A investigação da morte de Rê Bordosa será levada à tela no idioma do assassino. Será preciso converter tudo ao estilo do desenho de Angeli, inclusive os personagens que não foram criados por ele. Daí que os entrevistados reais levam de seu somente a voz, tendo seus traços reproduzidos caricaturalmente, como que saídos da pena do cartunista. Mimetismo e imaginação se combinam para chegar à sugestiva concepção final do curta.

Do traço à imagem tridimensional, a terceira operação se desdobra e se sofistica. Os personagens gravados ao vivo são em seguida desenhados e materializados em bonecos feitos de látex, arame e silicone. Assim, pessoas reais e criações dos quadrinhos passam a coexistir no mesmo patamar de bonecos, equivalendo-se. Isso corresponde a uma completa indistinção entre a realidade (Angeli, seus companheiros, sua produção artística, as interpretações psicanalíticas) e a ficção (Rê, seus amigos, o assassinato, o mundo em miniatura dos bonecos).

  1. Operação Leituras

As perguntas colocadas pelo filme levantam questões psicanalíticas e até religiosas. As duas biografias seguem em paralelo, divergindo e convergindo ao sabor das “revelações” até o ponto de concluirmos todos, junto com Angeli, que ele e Rê são de fato uma mesma pessoa. A banheira em que ambos aparecem afundados, taça de bebida ao lado, sublinha esse amálgama. Angeli, em dado momento, admite não gostar do tipo de mulher representado por Rê. Diante dessa afirmação, o desejo de matá-la pode ser visto como um impulso de matar em si aquilo que não lhe agrada, isto é, o passado de boemia, álcool, drogas, sexo e rock’n’roll.

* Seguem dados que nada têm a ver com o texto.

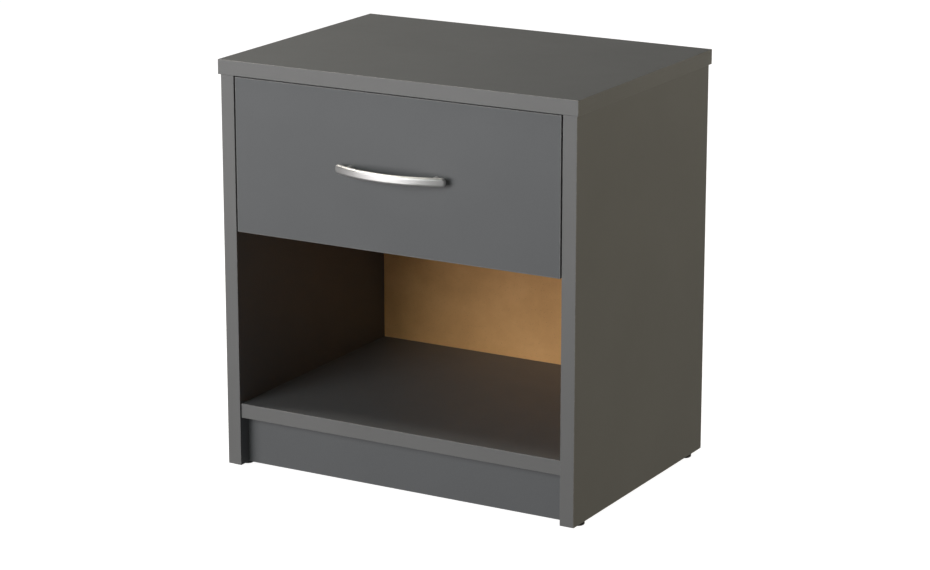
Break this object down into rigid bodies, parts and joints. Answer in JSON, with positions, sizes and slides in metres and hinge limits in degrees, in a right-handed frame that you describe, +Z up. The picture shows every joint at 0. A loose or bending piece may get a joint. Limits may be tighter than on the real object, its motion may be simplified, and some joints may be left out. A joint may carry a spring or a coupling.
{
  "type": "nightstand",
  "caption": "Small grey bedside table with a drawer on roller runners, a bow handle, an open compartment and a set-back plinth.",
  "frame": {"origin": "on the floor, below the middle of the whole outline, handle included", "axes": "+X to the table's right seen from the front, +Y towards the back, +Z up"},
  "size_m": [0.4, 0.3096, 0.422],
  "materials": {
    "grey_board": "anthracite grey melamine facing on chipboard, satin",
    "grey_edging": "anthracite grey edge banding, satin",
    "hardboard": "raw brown hardboard",
    "drawer_foil": "pale grey foil-wrapped chipboard",
    "satin_nickel": "satin nickel plating",
    "zinc_casting": "bright zinc die casting",
    "beech": "fluted beech dowel",
    "black_plastic": "black polyethylene",
    "runner_enamel": "white powder coat",
    "roller_plastic": "white nylon",
    "plated_steel": "bright zinc plating"
  },
  "bodies": {
    "carcass": {"top_panel": "grey_board", "top_band_front": "grey_edging", "top_band_left": "grey_edging", "top_band_right": "grey_edging", "side_panel_left": "grey_board", "side_panel_right": "grey_board", "side_band_left": "grey_edging", "side_band_right": "grey_edging", "bottom_shelf": "grey_board", "shelf_band": "grey_edging", "plinth_board": "grey_board", "back_panel": "hardboard", "back_panel_nails": "plated_steel", "carcass_cam_bolts": "plated_steel", "carcass_cam_locks": "zinc_casting", "carcass_dowels": "beech", "glide_front_left": "black_plastic", "glide_front_right": "black_plastic", "glide_rear_left": "black_plastic", "glide_rear_right": "black_plastic", "glide_nails": "plated_steel", "cabinet_runner_left": "runner_enamel", "cabinet_runner_right": "runner_enamel", "cabinet_runner_rivets": "plated_steel", "cabinet_runner_screws": "plated_steel"},
    "drawer": {"drawer_front": "grey_board", "drawer_band_top": "grey_edging", "drawer_band_bottom": "grey_edging", "drawer_band_left": "grey_edging", "drawer_band_right": "grey_edging", "drawer_side_left": "drawer_foil", "drawer_side_right": "drawer_foil", "drawer_back": "drawer_foil", "drawer_bottom": "hardboard", "drawer_cam_bolts": "plated_steel", "drawer_cam_locks": "zinc_casting", "drawer_dowels": "beech", "drawer_back_screws": "plated_steel", "handle_bar": "satin_nickel", "handle_post_left": "satin_nickel", "handle_post_right": "satin_nickel", "handle_screws": "plated_steel", "drawer_runner_left": "runner_enamel", "drawer_runner_right": "runner_enamel", "drawer_runner_rivets": "plated_steel", "drawer_runner_screws": "plated_steel"},
    "cabinet_roller_left": {"cabinet_roller_left": "roller_plastic"},
    "cabinet_roller_right": {"cabinet_roller_right": "roller_plastic"},
    "drawer_roller_left": {"drawer_roller_left": "roller_plastic"},
    "drawer_roller_right": {"drawer_roller_right": "roller_plastic"}
  },
  "joints": [
    {"name": "drawer_slide", "type": "slide", "parent": "carcass", "child": "drawer", "axis": [0, -1, 0], "range_m": [0, 0.19]},
    {"name": "cabinet_roller_left_spin", "type": "hinge", "parent": "carcass", "child": "cabinet_roller_left", "pos_m": [-0.177, -0.1028, 0.2625], "axis": [1, 0, 0], "range_deg": [0, 1285]},
    {"name": "cabinet_roller_right_spin", "type": "hinge", "parent": "carcass", "child": "cabinet_roller_right", "pos_m": [0.177, -0.1028, 0.2625], "axis": [1, 0, 0], "range_deg": [0, 1285]},
    {"name": "drawer_roller_left_spin", "type": "hinge", "parent": "drawer", "child": "drawer_roller_left", "pos_m": [-0.177, 0.1262, 0.2595], "axis": [1, 0, 0], "range_deg": [0, 1285]},
    {"name": "drawer_roller_right_spin", "type": "hinge", "parent": "drawer", "child": "drawer_roller_right", "pos_m": [0.177, 0.1262, 0.2595], "axis": [1, 0, 0], "range_deg": [0, 1285]}
  ],
  "couplings": [
    {"joint": "cabinet_roller_left_spin", "follows": "drawer_slide", "rad_per_m": 117.65},
    {"joint": "cabinet_roller_right_spin", "follows": "drawer_slide", "rad_per_m": 117.65},
    {"joint": "drawer_roller_left_spin", "follows": "drawer_slide", "rad_per_m": 117.65},
    {"joint": "drawer_roller_right_spin", "follows": "drawer_slide", "rad_per_m": 117.65}
  ]
}
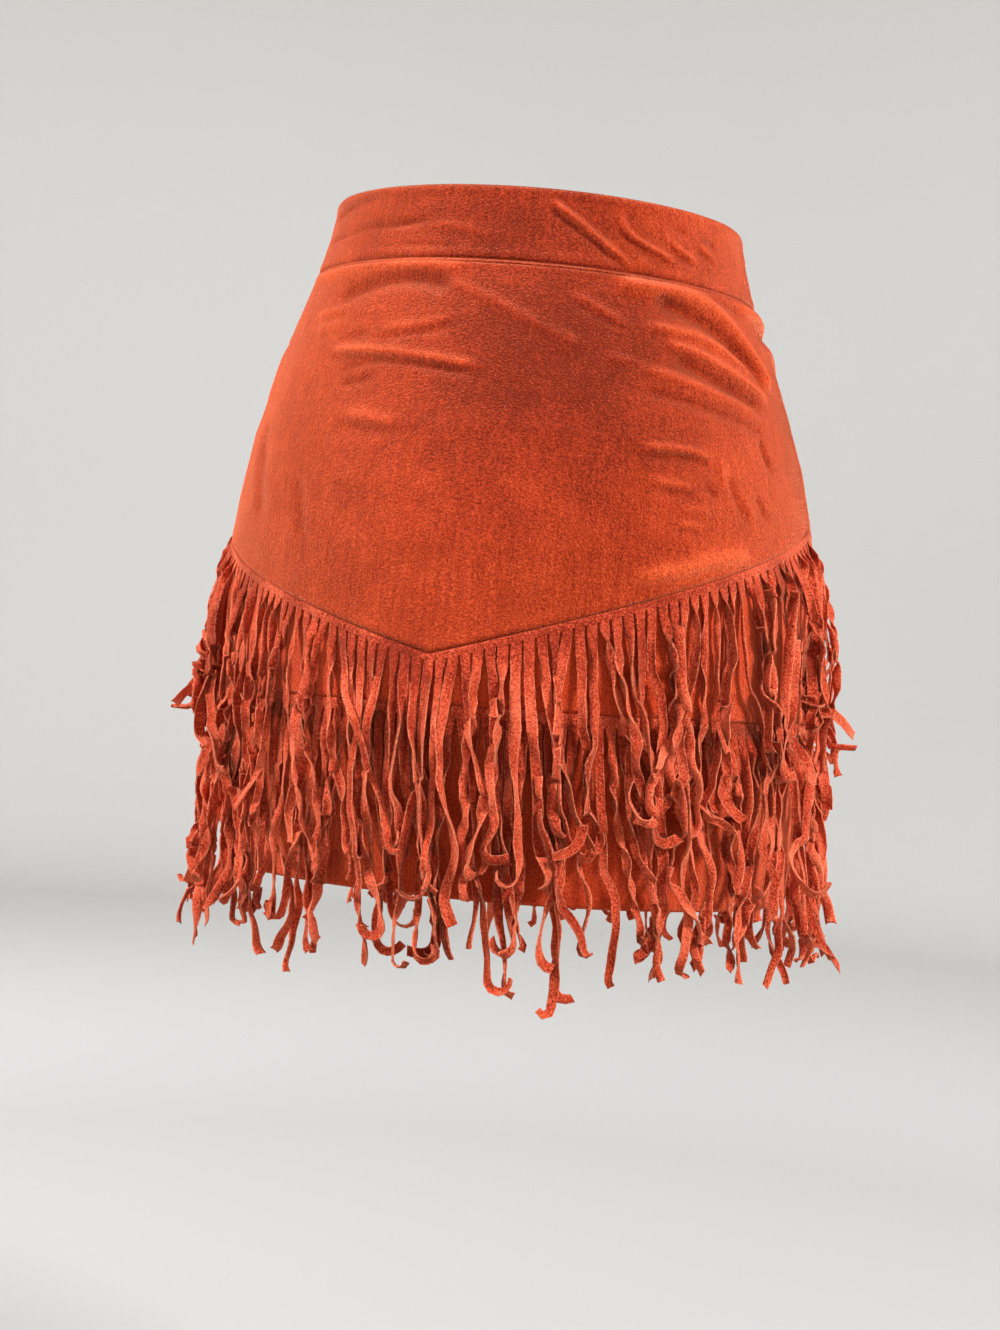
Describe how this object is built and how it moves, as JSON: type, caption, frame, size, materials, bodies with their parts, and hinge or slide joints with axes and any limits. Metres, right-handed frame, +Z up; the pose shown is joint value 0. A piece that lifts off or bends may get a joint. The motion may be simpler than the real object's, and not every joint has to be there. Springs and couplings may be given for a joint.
{
  "type": "fringed suede mini skirt",
  "caption": "Short fitted skirt in worn shape: waistband, yoke with a V seam, two tiers of cut suede fringe over plain panels, back zip.",
  "frame": {"origin": "centre of the waist, halfway up the waistband, where the wearer holds the skirt", "axes": "+Z up, -Y towards the front, +X towards the wearer's left side"},
  "size_m": [0.3597, 0.3061, 0.4194],
  "materials": {
    "suede_smooth": "rust suede with a short mottled nap",
    "suede_under": "the same suede, in the shade of the fringe",
    "suede_fringe": "cut suede strands with paler fuzzy edges",
    "zip_tape": "woven tape",
    "zip_metal": "worn brass"
  },
  "bodies": {
    "skirt": {"waistband_front": "suede_smooth", "waistband_back_left": "suede_smooth", "waistband_back_right": "suede_smooth", "yoke_front": "suede_smooth", "yoke_back_left": "suede_smooth", "yoke_back_right": "suede_smooth", "middle_front": "suede_under", "middle_back": "suede_under", "hem_front": "suede_under", "hem_back": "suede_under", "fringe_upper_front": "suede_fringe", "fringe_upper_back": "suede_fringe", "fringe_lower_front": "suede_fringe", "fringe_lower_back": "suede_fringe", "zip_tape": "zip_tape", "zip_coil": "zip_metal", "zip_slider": "zip_metal"},
    "pull_tab": {"zip_pull": "zip_metal"}
  },
  "joints": [
    {"name": "pull_tab_hinge", "type": "hinge", "parent": "skirt", "child": "pull_tab", "pos_m": [-0.0001, 0.09767, 0.00452], "axis": [1, 0, 0], "range_deg": [0, 165]}
  ]
}
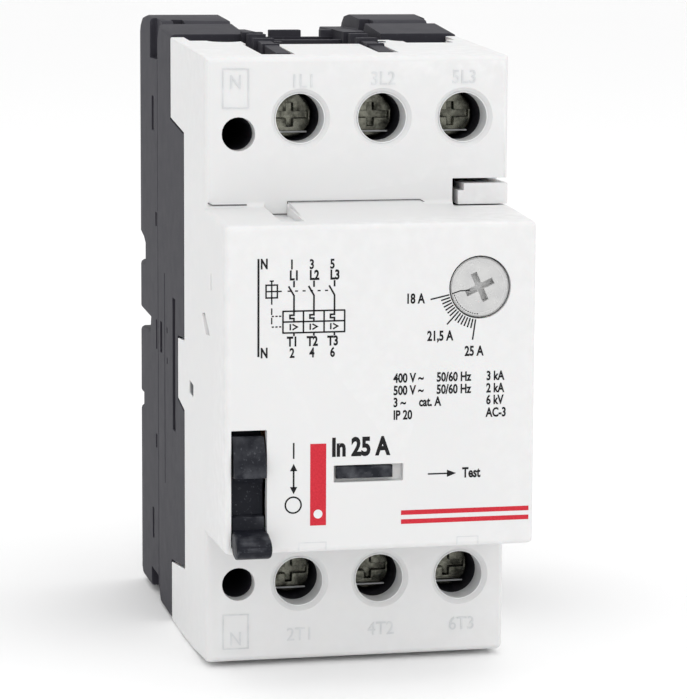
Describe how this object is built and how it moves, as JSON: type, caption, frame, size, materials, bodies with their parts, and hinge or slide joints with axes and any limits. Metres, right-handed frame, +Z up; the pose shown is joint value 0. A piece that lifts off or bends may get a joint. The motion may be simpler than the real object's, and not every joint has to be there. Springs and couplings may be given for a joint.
{
  "type": "motor protection circuit breaker",
  "caption": "Compact modular motor protection breaker: stepped white front with toggle, current dial and test slide, sunk terminal screws, black case and slotted base.",
  "frame": {"origin": "under the middle of the whole box, on the plane of its lowest face", "axes": "+Z up, +Y back from the front plate, +X to the right seen from the front"},
  "size_m": [0.0436, 0.0808, 0.0902],
  "materials": {
    "white_plastic": "light grey moulded housing plastic, fine matt texture",
    "case_plastic": "black glass-filled moulding",
    "toggle_plastic": "smooth black moulding",
    "dial_plastic": "pale translucent dial plastic",
    "amber_plastic": "brown thermoset",
    "steel": "zinc-plated steel",
    "copper": "bare copper alloy",
    "silver_contact": "silver-faced contact alloy",
    "bimetal": "rolled bimetal strip"
  },
  "bodies": {
    "housing": {"front_cover": "white_plastic", "case": "case_plastic", "rear_base": "case_plastic", "side_blank": "white_plastic", "toggle_pin": "steel", "test_spring": "steel", "latch_spring": "steel", "line_bar_1": "copper", "coil_bar_1": "copper", "load_bar_1": "copper", "arc_chute_1": "steel", "trip_coil_1": "copper", "coil_yoke_1": "steel", "bimetal_1": "bimetal", "line_bar_2": "copper", "coil_bar_2": "copper", "load_bar_2": "copper", "arc_chute_2": "steel", "trip_coil_2": "copper", "coil_yoke_2": "steel", "bimetal_2": "bimetal", "line_bar_3": "copper", "coil_bar_3": "copper", "load_bar_3": "copper", "arc_chute_3": "steel", "trip_coil_3": "copper", "coil_yoke_3": "steel", "bimetal_3": "bimetal"},
    "toggle": {"toggle": "toggle_plastic"},
    "carrier": {"contact_carrier": "amber_plastic", "contact_bridge_1": "silver_contact", "contact_bridge_2": "silver_contact", "contact_bridge_3": "silver_contact", "bridge_spring_1": "steel", "bridge_spring_2": "steel", "bridge_spring_3": "steel"},
    "plunger_1": {"trip_plunger_1": "steel"},
    "plunger_2": {"trip_plunger_2": "steel"},
    "plunger_3": {"trip_plunger_3": "steel"},
    "screw_1": {"terminal_screw_1": "steel"},
    "clamp_1": {"clamp_cage_1": "steel"},
    "screw_2": {"terminal_screw_2": "steel"},
    "clamp_2": {"clamp_cage_2": "steel"},
    "screw_3": {"terminal_screw_3": "steel"},
    "clamp_3": {"clamp_cage_3": "steel"},
    "screw_4": {"terminal_screw_4": "steel"},
    "clamp_4": {"clamp_cage_4": "steel"},
    "screw_5": {"terminal_screw_5": "steel"},
    "clamp_5": {"clamp_cage_5": "steel"},
    "screw_6": {"terminal_screw_6": "steel"},
    "clamp_6": {"clamp_cage_6": "steel"},
    "test_slide": {"test_slide": "toggle_plastic"},
    "trip_slide": {"trip_slide": "amber_plastic"},
    "trip_lever": {"trip_lever": "steel"},
    "dial": {"setting_dial": "dial_plastic"},
    "setting_lever": {"setting_lever": "steel"},
    "rear_latch": {"rear_latch": "case_plastic"}
  },
  "joints": [
    {"name": "toggle_turn", "type": "hinge", "parent": "housing", "child": "toggle", "pos_m": [-0.01835, -0.02515, 0.0286], "axis": [-1, 0, 0], "range_deg": [0, 52]},
    {"name": "carrier_close", "type": "slide", "parent": "housing", "child": "carrier", "axis": [0, 1, 0], "range_m": [0, 0.00473]},
    {"name": "plunger_1_strike", "type": "slide", "parent": "housing", "child": "plunger_1", "axis": [0, -1, 0], "range_m": [0, 0.0025], "stiffness_N_per_m": 120, "springref_m": -0.001},
    {"name": "plunger_2_strike", "type": "slide", "parent": "housing", "child": "plunger_2", "axis": [0, -1, 0], "range_m": [0, 0.0025], "stiffness_N_per_m": 120, "springref_m": -0.001},
    {"name": "plunger_3_strike", "type": "slide", "parent": "housing", "child": "plunger_3", "axis": [0, -1, 0], "range_m": [0, 0.0025], "stiffness_N_per_m": 120, "springref_m": -0.001},
    {"name": "screw_1_turn", "type": "hinge", "parent": "housing", "child": "screw_1", "pos_m": [-0.00822, -0.01245, 0.07774], "axis": [0, 1, 0], "range_deg": [0, 2160]},
    {"name": "clamp_1_rise", "type": "slide", "parent": "housing", "child": "clamp_1", "axis": [0, -1, 0], "range_m": [0, 0.0042]},
    {"name": "screw_2_turn", "type": "hinge", "parent": "housing", "child": "screw_2", "pos_m": [0.0035, -0.01245, 0.07774], "axis": [0, 1, 0], "range_deg": [0, 2160]},
    {"name": "clamp_2_rise", "type": "slide", "parent": "housing", "child": "clamp_2", "axis": [0, -1, 0], "range_m": [0, 0.0042]},
    {"name": "screw_3_turn", "type": "hinge", "parent": "housing", "child": "screw_3", "pos_m": [0.01522, -0.01245, 0.07774], "axis": [0, 1, 0], "range_deg": [0, 2160]},
    {"name": "clamp_3_rise", "type": "slide", "parent": "housing", "child": "clamp_3", "axis": [0, -1, 0], "range_m": [0, 0.0042]},
    {"name": "screw_4_turn", "type": "hinge", "parent": "housing", "child": "screw_4", "pos_m": [-0.00822, -0.01245, 0.01192], "axis": [0, 1, 0], "range_deg": [0, 2160]},
    {"name": "clamp_4_rise", "type": "slide", "parent": "housing", "child": "clamp_4", "axis": [0, -1, 0], "range_m": [0, 0.0042]},
    {"name": "screw_5_turn", "type": "hinge", "parent": "housing", "child": "screw_5", "pos_m": [0.0035, -0.01245, 0.01192], "axis": [0, 1, 0], "range_deg": [0, 2160]},
    {"name": "clamp_5_rise", "type": "slide", "parent": "housing", "child": "clamp_5", "axis": [0, -1, 0], "range_m": [0, 0.0042]},
    {"name": "screw_6_turn", "type": "hinge", "parent": "housing", "child": "screw_6", "pos_m": [0.01522, -0.01245, 0.01192], "axis": [0, 1, 0], "range_deg": [0, 2160]},
    {"name": "clamp_6_rise", "type": "slide", "parent": "housing", "child": "clamp_6", "axis": [0, -1, 0], "range_m": [0, 0.0042]},
    {"name": "test_press", "type": "slide", "parent": "housing", "child": "test_slide", "axis": [1, 0, 0], "range_m": [0, 0.00125], "stiffness_N_per_m": 400, "springref_m": -0.001},
    {"name": "trip_slide_move", "type": "slide", "parent": "housing", "child": "trip_slide", "axis": [1, 0, 0], "range_m": [0, 0.00125]},
    {"name": "trip_lever_turn", "type": "hinge", "parent": "housing", "child": "trip_lever", "pos_m": [-0.0122, -0.02395, 0.0415], "axis": [0, 0, 1], "range_deg": [0, 12.5]},
    {"name": "dial_turn", "type": "hinge", "parent": "housing", "child": "dial", "pos_m": [0.01375, -0.03595, 0.05555], "axis": [0, -1, 0], "range_deg": [0, 70]},
    {"name": "setting_lever_turn", "type": "hinge", "parent": "housing", "child": "setting_lever", "pos_m": [0.003, -0.02995, 0.05555], "axis": [0, -1, 0], "range_deg": [-6.6, 0]},
    {"name": "latch_pull", "type": "slide", "parent": "housing", "child": "rear_latch", "axis": [0, 0, -1], "range_m": [0, 0.0016], "stiffness_N_per_m": 900, "springref_m": -0.002, "deforming": ["latch_spring"]}
  ],
  "couplings": [
    {"joint": "toggle_turn", "follows": "carrier_close", "rad_per_m": 191.7},
    {"joint": "screw_1_turn", "follows": "clamp_1_rise", "rad_per_m": 8975.9},
    {"joint": "screw_2_turn", "follows": "clamp_2_rise", "rad_per_m": 8975.9},
    {"joint": "screw_3_turn", "follows": "clamp_3_rise", "rad_per_m": 8975.9},
    {"joint": "screw_4_turn", "follows": "clamp_4_rise", "rad_per_m": 8975.9},
    {"joint": "screw_5_turn", "follows": "clamp_5_rise", "rad_per_m": 8975.9},
    {"joint": "screw_6_turn", "follows": "clamp_6_rise", "rad_per_m": 8975.9},
    {"joint": "test_press", "follows": "trip_slide_move", "ratio": 1},
    {"joint": "trip_lever_turn", "follows": "trip_slide_move", "rad_per_m": 160},
    {"joint": "dial_turn", "follows": "setting_lever_turn", "ratio": -10.582}
  ]
}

A ideia de um criador que mata sua criatura aproxima o cartunista da imagem cristã de um Deus que nos fez e nos destrói com a mesma impunidade. “Frio” e “sem querer” são duas expressões opostas que Angeli utiliza para descrever como matou Rê Bordosa. Vinte anos depois, o crime estava prescrito e ele nada tinha a temer. A rigor, nunca teve, uma vez que matar seu personagem é inimputável para o artista. Assim como Deus faz conosco, seus personagens de ficção que acreditamos, por um curto lapso de tempo, sermos reais.